Ballard's self-reflection, when encountered repeatedly in a collection like this, is probably less charming than when seen in a single story or novel. But here his obsessions are on full display and in repeated screenings they get stale quickly. In particular, there is the frequent apperance of medical authority figures and psychiatrists in general - not surprising, since Ballard began medical school intending to be a psychiatrist but didn't finish - and in this at least he's different from his early contemporaries, whose heroes were often physical scientist-adventurers with seemingly no internal dialogue. (I'm in medical school right now and psychiatrist is on my short list of specialties, which initially endeared Ballard to me, but the effect didn't last. Introspection is difficult to make interesting to people besides yourself.) His non-standard (at least for mid-century science fiction) protagonists are refreshing but again, certainly not strikingly innovative.
Oddly, one of the aspects of Ballard's short stories that has aged well is a nuanced techno-optimism that places him squarely within the science fiction mainstream. This is probably what surprised me most about the bulk of these stories, relative to his reputation. Although unlike his mainstream sf contemporaries he recognized that science isn't magic and often induces social and moral conflicts that weren't anticipated (sometimes spending too much time on questions that medicine and science either has now answered or which the public became generally comfortable with), at base he shared what many now consider mid-century naivete; technological progress is inevitable, will lead to the betterment of mankind in important ways, and is pushed forward by rugged individuals with scientific training, even if they're a little more reflective than other science fiction protagonists.

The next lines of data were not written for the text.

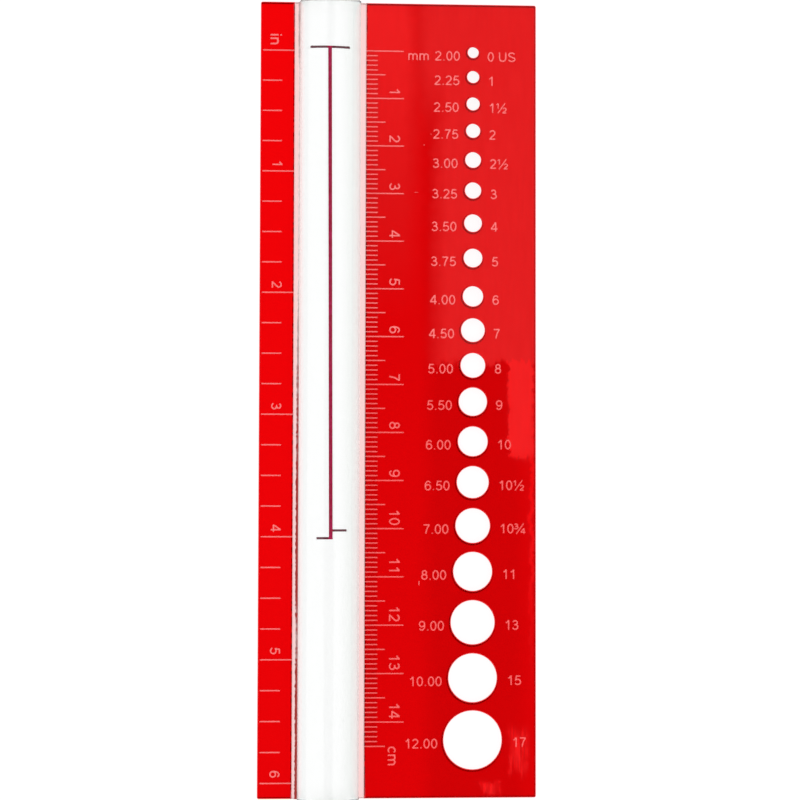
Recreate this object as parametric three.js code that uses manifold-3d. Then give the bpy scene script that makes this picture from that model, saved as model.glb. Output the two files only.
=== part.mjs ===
// A knitting needle gauge with a magnifier, as it is glued together from sheet and rod.
// Two tinted plates lie either side of a clear strip, edge to edge. A half-round rod stands on
// the strip and carries the painted gauge line in its flat underside.
// Millimetres, +Z up, +Y along the gauge towards the zero end of its scales.
// The origin lies under the middle of the gauge, on the surface it rests on.

import * as THREE from 'three';
import { mergeGeometries, mergeVertices } from 'three/addons/utils/BufferGeometryUtils.js';
import Module from 'manifold-3d';

const wasm = await Module();
wasm.setup();

// Plates, strip and rod
const gaugeLength = 165.8;
const inchPlateWidth = 7.1;
const clearStripWidth = 14.7;
const sizePlateWidth = 35.7;
const plateThickness = 2;
const outerCornerRadius = 0.4;
const rodRadius = 6.4;

// Cured cement
const edgeBondThickness = 0.15;
const rodBondThickness = 0.1;

// Engraved scales
const scaleZeroFromTop = 10.1;
const markWidth = 0.3;
const markDepth = 0.12;
const millimetreMarkLength = 2.25;
const halfCentimetreMarkLength = 3.85;
const centimetreMarkLength = 7.7;
const centimetreScaleLength = 145;
const quarterInchMarkLength = 4;
const inchMarkEdgeMargin = 0.45;
const inchScaleInches = 6;
const inch = 25.4;
const inchDivisions = 4;

// Gauge line under the rod
const gaugeLineWidth = 0.52;
const gaugeTickWidth = 0.38;
const gaugeLineDepth = 0.15;
const gaugeLineCentimetreReach = 100;
const gaugeLineInchReach = 4 * inch;
const crossbarLength = 5.65;
const centimetreTickLength = 2.45;
const inchTickLength = 2.05;

// Needle holes: the needle's diameter, the bore that takes it, and the web of plate between a hole
// and the one above
const holeColumnFromOuterEdge = 13.22;
const firstHoleFromTop = 9.9;
const leastWebAtBottom = 2;
const needleHoles = [
  { needle: 2, bore: 2.4, webAbove: 0 },
  { needle: 2.25, bore: 2.65, webAbove: 2.65 },
  { needle: 2.5, bore: 2.85, webAbove: 2.95 },
  { needle: 2.75, bore: 3.05, webAbove: 2.75 },
  { needle: 3, bore: 3.4, webAbove: 2.95 },
  { needle: 3.25, bore: 3.5, webAbove: 3 },
  { needle: 3.5, bore: 3.8, webAbove: 3.25 },
  { needle: 3.75, bore: 4, webAbove: 3.45 },
  { needle: 4, bore: 4.35, webAbove: 3.9 },
  { needle: 4.5, bore: 5.05, webAbove: 2.4 },
  { needle: 5, bore: 5.25, webAbove: 2.25 },
  { needle: 5.5, bore: 6, webAbove: 2 },
  { needle: 6, bore: 6.3, webAbove: 2.15 },
  { needle: 6.5, bore: 6.75, webAbove: 2 },
  { needle: 7, bore: 7.3, webAbove: 2.05 },
  { needle: 8, bore: 8.2, webAbove: 1.8 },
  { needle: 9, bore: 9.25, webAbove: 1.85 },
  { needle: 10, bore: 10.2, webAbove: 1.8 },
  { needle: 12, bore: 12.25, webAbove: 1.65 },
];

// Smoothness
const holeSegments = 48;
const cornerSegments = 4;
const rodSegments = 56;

// Places that follow from the sizes
const totalWidth = inchPlateWidth + clearStripWidth + sizePlateWidth + 2 * edgeBondThickness;
const topEdge = gaugeLength / 2;
const inchPlateLeft = -totalWidth / 2;
const inchPlateRight = inchPlateLeft + inchPlateWidth;
const stripLeft = inchPlateRight + edgeBondThickness;
const stripRight = stripLeft + clearStripWidth;
const sizePlateLeft = stripRight + edgeBondThickness;
const sizePlateRight = sizePlateLeft + sizePlateWidth;
const rodAxis = (stripLeft + stripRight) / 2;
const rodBase = plateThickness + rodBondThickness;
const scaleZero = topEdge - scaleZeroFromTop;
const lowestMark = -topEdge + markWidth;
const gaugeLineReach = Math.max(gaugeLineCentimetreReach, gaugeLineInchReach);
const holeColumn = sizePlateRight - holeColumnFromOuterEdge;

// Finishes
const redAcrylic = { color: 0xd90f1c, roughness: 0.08, metalness: 0, transparent: true, opacity: 0.85 };
const clearAcrylic = { color: 0xf4f7f6, roughness: 0.04, metalness: 0, transparent: true, opacity: 0.35 };
const curedCement = { color: 0xd98a86, roughness: 0.3, metalness: 0, transparent: true, opacity: 0.6 };
const crimsonPaint = { color: 0x8c1236, roughness: 0.5, metalness: 0 };

// Closed shapes to solids and back
function toSolid(geometry) {
  const bare = geometry.clone();
  bare.deleteAttribute('normal');
  bare.deleteAttribute('uv');
  const merged = mergeVertices(bare, 1e-4);
  return new wasm.Manifold(new wasm.Mesh({
    numProp: 3,
    vertProperties: new Float32Array(merged.attributes.position.array),
    triVerts: new Uint32Array(merged.index.array),
  }));
}

function toGeometry(solid) {
  const { vertProperties, triVerts } = solid.getMesh();
  const geometry = new THREE.BufferGeometry();
  geometry.setAttribute('position', new THREE.BufferAttribute(vertProperties, 3));
  geometry.setIndex(new THREE.BufferAttribute(triVerts, 1));
  geometry.computeVertexNormals();
  return geometry;
}

// A box given by its lowest and highest corners
function boxBetween([x0, y0, z0], [x1, y1, z1]) {
  const box = new THREE.BoxGeometry(x1 - x0, y1 - y0, z1 - z0);
  return box.translate((x0 + x1) / 2, (y0 + y1) / 2, (z0 + z1) / 2);
}

function pieceFrom(name, geometry, finish) {
  const mesh = new THREE.Mesh(geometry, new THREE.MeshStandardMaterial(finish));
  mesh.name = name;
  return mesh;
}

// A plate's outline, with its two outer corners rounded. outward is -1 for a left edge, 1 for a right
function plateOutline(innerEdge, outerEdge, outward) {
  const arcX = outerEdge - outward * outerCornerRadius;
  const arcY = topEdge - outerCornerRadius;
  const points = [new THREE.Vector2(innerEdge, -topEdge)];
  for (const end of [-1, 1]) {
    for (let i = 0; i <= cornerSegments; i += 1) {
      const turn = (end < 0 ? cornerSegments - i : i) / cornerSegments * Math.PI / 2;
      points.push(new THREE.Vector2(
        arcX + outward * outerCornerRadius * Math.cos(turn),
        end * (arcY + outerCornerRadius * Math.sin(turn)),
      ));
    }
  }
  points.push(new THREE.Vector2(innerEdge, topEdge));
  return new THREE.Shape(points);
}

function platePiece(outline) {
  return new THREE.ExtrudeGeometry(outline, { depth: plateThickness, bevelEnabled: false });
}

// The needle holes, as places down the column, as many as the plate is long enough for
function placedHoles() {
  let centre = topEdge - firstHoleFromTop;
  let radiusAbove = 0;
  const places = needleHoles.map(({ bore, webAbove }, i) => {
    const radius = bore / 2;
    if (i > 0) centre -= radiusAbove + webAbove + radius;
    radiusAbove = radius;
    return { centre, radius };
  });
  return places.filter(({ centre: y, radius }) => y - radius > leastWebAtBottom - topEdge);
}

function holePath({ centre, radius }) {
  const points = [];
  for (let i = 0; i < holeSegments; i += 1) {
    const turn = -i / holeSegments * 2 * Math.PI;
    points.push(new THREE.Vector2(
      holeColumn + radius * Math.cos(turn),
      centre + radius * Math.sin(turn),
    ));
  }
  return new THREE.Path(points);
}

// One engraved mark as a cutter, from x0 to x1 across the gauge. It starts above the plate
function markCutter(x0, x1, y) {
  return boxBetween(
    [x0, y - markWidth / 2, plateThickness - markDepth],
    [x1, y + markWidth / 2, plateThickness + markDepth],
  );
}

// Centimetre scale: marks run in from the size plate's inner edge and are open at that edge
function centimetreMarks() {
  const marks = [];
  for (let millimetre = 0; millimetre <= centimetreScaleLength; millimetre += 1) {
    const y = scaleZero - millimetre;
    if (y < lowestMark) break;
    let length = millimetreMarkLength;
    if (millimetre % 5 === 0) length = halfCentimetreMarkLength;
    if (millimetre % 10 === 0) length = centimetreMarkLength;
    marks.push(markCutter(sizePlateLeft - markDepth, sizePlateLeft + length, y));
  }
  return marks;
}

// Inch scale: whole inches reach the inner edge, quarters stop short
function inchMarks() {
  const marks = [];
  const start = inchPlateLeft + inchMarkEdgeMargin;
  for (let i = 0; i <= inchScaleInches * inchDivisions; i += 1) {
    const y = scaleZero - i * inch / inchDivisions;
    if (y < lowestMark) break;
    const wholeInch = i % inchDivisions === 0;
    const end = wholeInch ? inchPlateRight + markDepth : start + quarterInchMarkLength;
    marks.push(markCutter(start, end, y));
  }
  return marks;
}

function inchPlate() {
  const plate = toSolid(platePiece(plateOutline(inchPlateRight, inchPlateLeft, -1)));
  const marks = toSolid(mergeGeometries(inchMarks()));
  return pieceFrom('inch_plate', toGeometry(plate.subtract(marks)), redAcrylic);
}

function sizePlate() {
  const outline = plateOutline(sizePlateLeft, sizePlateRight, 1);
  outline.holes = placedHoles().map(holePath);
  const plate = toSolid(platePiece(outline));
  const marks = toSolid(mergeGeometries(centimetreMarks()));
  return pieceFrom('size_plate', toGeometry(plate.subtract(marks)), redAcrylic);
}

function clearStrip() {
  const strip = boxBetween([stripLeft, -topEdge, 0], [stripRight, topEdge, plateThickness]);
  return pieceFrom('clear_strip', strip, clearAcrylic);
}

function edgeBond(name, left) {
  const bead = boxBetween(
    [left, -topEdge, 0],
    [left + edgeBondThickness, topEdge, plateThickness],
  );
  return pieceFrom(name, bead, curedCement);
}

function rodBond() {
  const film = boxBetween(
    [rodAxis - rodRadius, -topEdge, plateThickness],
    [rodAxis + rodRadius, topEdge, rodBase],
  );
  return pieceFrom('rod_bond', film, curedCement);
}

// The gauge line between two heights: a bar down the middle, its crossbar at the scales' zero,
// and a tick at each reach, the centimetre one to the right and the inch one to the left
function gaugeLineBars(low, high) {
  const half = gaugeLineWidth / 2;
  const thin = gaugeTickWidth / 2;
  const centimetreTick = scaleZero - gaugeLineCentimetreReach;
  const inchTick = scaleZero - gaugeLineInchReach;
  const bars = [
    [rodAxis - half, rodAxis + half, scaleZero - gaugeLineReach - thin, scaleZero + thin],
    [rodAxis - crossbarLength / 2, rodAxis + crossbarLength / 2, scaleZero - thin, scaleZero + thin],
    [rodAxis, rodAxis + centimetreTickLength, centimetreTick - thin, centimetreTick + thin],
    [rodAxis - inchTickLength, rodAxis, inchTick - thin, inchTick + thin],
  ];
  return bars
    .map(([x0, x1, y0, y1]) => toSolid(boxBetween([x0, y0, low], [x1, y1, high])))
    .reduce((joined, bar) => joined.add(bar));
}

function gaugeLine() {
  const fill = gaugeLineBars(rodBase, rodBase + gaugeLineDepth);
  return pieceFrom('gauge_line', toGeometry(fill), crimsonPaint);
}

// Half-round rod, flat side down, with the groove that the paint fills
function magnifierRod() {
  const section = new THREE.Shape();
  for (let i = 0; i <= rodSegments; i += 1) {
    const turn = i / rodSegments * Math.PI;
    const x = rodAxis + rodRadius * Math.cos(turn);
    const z = rodBase + rodRadius * Math.sin(turn);
    if (i === 0) section.moveTo(x, z);
    else section.lineTo(x, z);
  }
  section.closePath();
  const rod = new THREE.ExtrudeGeometry(section, { depth: gaugeLength, bevelEnabled: false });
  rod.rotateX(Math.PI / 2);
  rod.translate(0, topEdge, 0);
  const groove = gaugeLineBars(rodBase - gaugeLineDepth, rodBase + gaugeLineDepth);
  return pieceFrom('magnifier_rod', toGeometry(toSolid(rod).subtract(groove)), clearAcrylic);
}

const gauge = new THREE.Group();
gauge.name = 'needle_gauge';
gauge.add(
  inchPlate(),
  edgeBond('inch_edge_bond', inchPlateRight),
  clearStrip(),
  edgeBond('size_edge_bond', stripRight),
  sizePlate(),
  rodBond(),
  magnifierRod(),
  gaugeLine(),
);

export default gauge;
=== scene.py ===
import math
import random

import bmesh
import bpy
from mathutils import Matrix, Vector
from mathutils.geometry import delaunay_2d_cdt


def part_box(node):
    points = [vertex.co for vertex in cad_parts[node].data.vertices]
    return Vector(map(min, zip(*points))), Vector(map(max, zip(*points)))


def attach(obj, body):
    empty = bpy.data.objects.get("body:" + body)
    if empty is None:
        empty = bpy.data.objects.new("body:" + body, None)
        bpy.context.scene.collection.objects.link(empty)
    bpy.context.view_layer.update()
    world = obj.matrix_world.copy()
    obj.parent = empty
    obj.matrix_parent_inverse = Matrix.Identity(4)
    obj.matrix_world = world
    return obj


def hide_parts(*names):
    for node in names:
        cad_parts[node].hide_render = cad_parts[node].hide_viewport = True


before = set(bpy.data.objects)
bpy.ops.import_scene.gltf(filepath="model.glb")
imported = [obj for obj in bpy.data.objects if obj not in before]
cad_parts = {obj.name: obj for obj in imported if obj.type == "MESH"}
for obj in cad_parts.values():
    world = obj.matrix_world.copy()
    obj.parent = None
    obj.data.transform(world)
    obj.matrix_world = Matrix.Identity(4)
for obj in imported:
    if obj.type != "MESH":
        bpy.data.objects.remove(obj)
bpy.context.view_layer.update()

# Lengths in the dictionaries are millimetres. Meshes are built in millimetres too and scaled at the end.
mm = 0.001
inch = 25.4


# What stands where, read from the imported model

def nodeBox(node):
    low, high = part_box(node)
    return low / mm, high / mm


sizePlateLow, sizePlateHigh = nodeBox("size_plate")
inchPlateLow, inchPlateHigh = nodeBox("inch_plate")
stripLow, stripHigh = nodeBox("clear_strip")
rodLow, rodHigh = nodeBox("magnifier_rod")
paintLow, paintHigh = nodeBox("gauge_line")
topEdge = sizePlateHigh.y
sheetThickness = sizePlateHigh.z
rodAxis = (rodLow.x + rodHigh.x) / 2

sheetCuts = {
    "rimInset": 0.16,            # how far a cut edge is eased, across and down
    "rimDrop": 0.1,
    "rimSlack": 0.01,            # corners this far outside a hole's rim still belong to it
    "bondedInset": 0.26,         # the same across, on the bonded edge
    "markDepth": 0.12,
    "markWidth": 0.265,
    "scaleZeroFromTop": 10.1,
    "holeColumnFromOuterEdge": 13.22,
    "firstHoleFromTop": 9.9,
    "holeSteps": 96,
    "holeFlare": 0.22,           # how much further out a hole's wall stands at the back
    "holeLean": (-0.02, -0.12),  # how far the back of a hole lies aside, as the beam leaned
    "holeFan": 0.0036,           # and as it fanned out, as a share of the way from the middle
    "holeTight": 0.065,          # how much smaller than its bore a hole is at the front, in radius
    "columnShrink": 0.0024,      # how much shorter the column was cut, as a share, and how far off
    "columnSlip": -0.073,
    "cornerRadius": 0.4,
    "cornerSteps": 8,
    "pastEdge": 0.1,             # how far a mark is cut out over the bonded edge that it meets
    "sameCorner": 1e-4,          # corners closer than this are one
}
scaleZero = topEdge - sheetCuts["scaleZeroFromTop"]

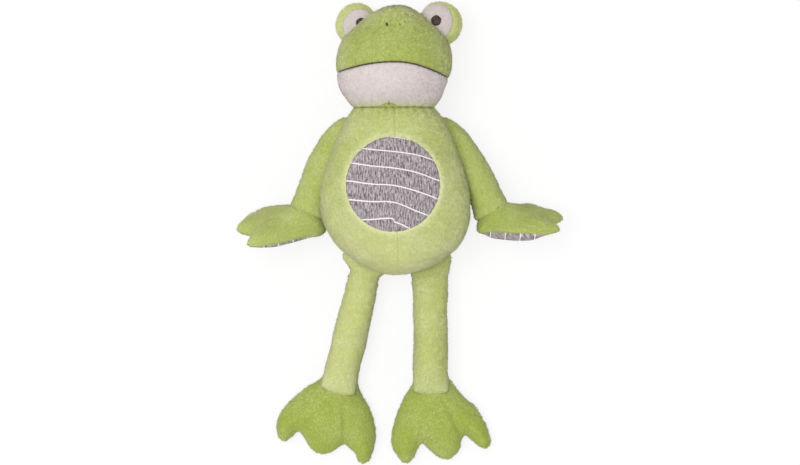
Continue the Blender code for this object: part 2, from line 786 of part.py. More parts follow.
def hand_matrix(side):
    """A hand's frame: x to the fingertips, z out of the back of the hand."""
    heading = HAND_HEADINGS[side]
    ahead = X * math.cos(heading) + Y * math.sin(heading)
    level = Z.cross(ahead) * side
    up = level * math.sin(HAND_TILT) + Z * math.cos(HAND_TILT)
    return frame_matrix(WRIST_CENTRES[side], ahead, up.cross(ahead), up)


def foot_matrix(side):
    heading = FOOT_HEADINGS[side]
    ahead = X * math.cos(heading) + Y * math.sin(heading)
    return frame_matrix(ANKLE_CENTRES[side], ahead, Z.cross(ahead), Z)


def limb_ways(matrix, root, flex):
    """How the limb lies from its paw, at each limit of the joint between them."""
    way = (root - matrix.translation).normalized()
    axis = (matrix.to_3x3() @ Y).normalized()
    return [Matrix.Rotation(angle, 3, axis) @ way for angle in flex]


def paws(side):
    name = SIDE_NAMES[side]
    foot, hand = foot_matrix(side), hand_matrix(side)
    leg_ways = limb_ways(foot, HIP_CENTRES[side], ANKLE_FLEX)
    arm_ways = limb_ways(hand, SHOULDER_CENTRES[side], WRIST_FLEX)
    paw_parts(name + "_foot", foot, 1, LEG_RADIUS, leg_ways)
    paw_parts(name + "_hand", hand, HAND_SCALE, ARM_RADIUS, arm_ways)


# Materials and finishing


def cloth(name, colour, roughness):
    material = bpy.data.materials.new(name)
    material.use_nodes = True
    shader = material.node_tree.nodes["Principled BSDF"]
    shader.inputs["Base Color"].default_value = (*colour, 1)
    shader.inputs["Roughness"].default_value = roughness
    shader.inputs["Metallic"].default_value = 0
    return material


def finish(obj, name, material):
    """Names a piece, gives it its material and puts it with the parts."""
    obj.name = name
    obj.data.name = name
    obj.data.materials.clear()
    obj.data.materials.append(material)
    obj.data.shade_smooth()
    obj.data.set_sharp_from_angle(angle=math.radians(40))
    bpy.context.scene.collection.objects.unlink(obj)
    PARTS.objects.link(obj)


PARTS = start_clean()
LIME = cloth("lime_plush", (0.42, 0.52, 0.14), 0.95)
WHITE = cloth("white_plush", (0.72, 0.66, 0.65), 0.95)
GREY = cloth("grey_jersey", (0.27, 0.24, 0.27), 0.9)
BROWN = cloth("brown_yarn", (0.035, 0.022, 0.018), 0.8)
THREAD = cloth("green_thread", (0.30, 0.36, 0.12), 0.8)
FIBRE = cloth("polyester_fibre", (0.80, 0.80, 0.78), 1.0)

torso_parts()
head_parts()
for body_side in (LEFT, RIGHT):
    limb = SIDE_NAMES[body_side]
    tube_limb_parts(
        limb + "_arm", lambda inset: arm_form(body_side, inset), hand_matrix(body_side)
    )
    tube_limb_parts(
        limb + "_leg", lambda inset: leg_form(body_side, inset), foot_matrix(body_side)
    )
    paws(body_side)
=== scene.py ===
import math
from functools import partialmethod

import bpy
import numpy as np
from mathutils import Matrix, Vector


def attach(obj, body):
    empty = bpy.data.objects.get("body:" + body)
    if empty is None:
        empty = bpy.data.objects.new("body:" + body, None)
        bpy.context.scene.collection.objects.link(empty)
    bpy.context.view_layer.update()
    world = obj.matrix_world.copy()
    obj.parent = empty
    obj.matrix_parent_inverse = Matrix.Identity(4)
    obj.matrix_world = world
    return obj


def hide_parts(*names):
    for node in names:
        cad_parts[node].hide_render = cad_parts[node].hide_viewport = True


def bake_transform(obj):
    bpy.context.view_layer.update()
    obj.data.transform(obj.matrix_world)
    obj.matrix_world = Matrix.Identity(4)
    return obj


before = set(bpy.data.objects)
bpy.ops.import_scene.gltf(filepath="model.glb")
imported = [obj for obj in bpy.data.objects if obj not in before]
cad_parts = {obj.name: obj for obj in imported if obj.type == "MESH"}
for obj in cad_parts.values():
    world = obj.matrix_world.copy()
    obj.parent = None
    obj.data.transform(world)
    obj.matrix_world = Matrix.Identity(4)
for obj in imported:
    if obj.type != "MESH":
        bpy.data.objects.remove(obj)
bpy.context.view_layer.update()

# The looks of the plush frog: short lime pile over stuffed forms, a pale jaw, striped grey jersey on
# the belly, palms and soles, and stitched pupils, nostrils and mouth. Each skin is a grid of points
# of two shares, worked out as whole arrays, given a wall inwards and covered with small tufts.
# Tables are in millimetres and everything else is in metres.

MM = 0.001
LEFT, RIGHT = 1, -1
SIDES = {LEFT: "left", RIGHT: "right"}
# the height of skins on the floor, and the lowest of a tuft's foot, of its tip and of the stuffing
FLOOR, TUFT_FLOOR, TIP_FLOOR, STUFFING_FLOOR = 0.0008, 0.0002, 0.0003, 0.0035
TUFT_SINK = 0.0003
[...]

The negative: Easily Ballard's most annoying tic is his strong tendency to make a point pretty clearly through allegory or symbolic analogy - and then in the very next paragraph, explicitly state the point he was making. I first noticed this years ago in The Crystal World; the same tic is on display in several of his short stories in this collection. The real issue is that there's no charitable interpretation of this habit. Either he's insulting his reader by feeling he has to explain what he's doing; or he's insecure in his own delivery and just can't bear that someone might miss it; or his editor suggested he make the message more explicit, and he dropped these clunking paragraphs into his stories and left them there, un-smoothed, out of spite or laziness; or he just didn't realize that this repetition would make such an impression. Even if he deliberately wants to annoy the reader (which would be a completely valid goal) there are much better ways to do it, and there's no sign that he's being so clever.
The lesson to me is that Ballard's reputation does him a disservice by setting expectations out of line with his writing. His work is worth our time but it would be much easier to appreciate him if he weren't consistently presented as science fiction's Dali.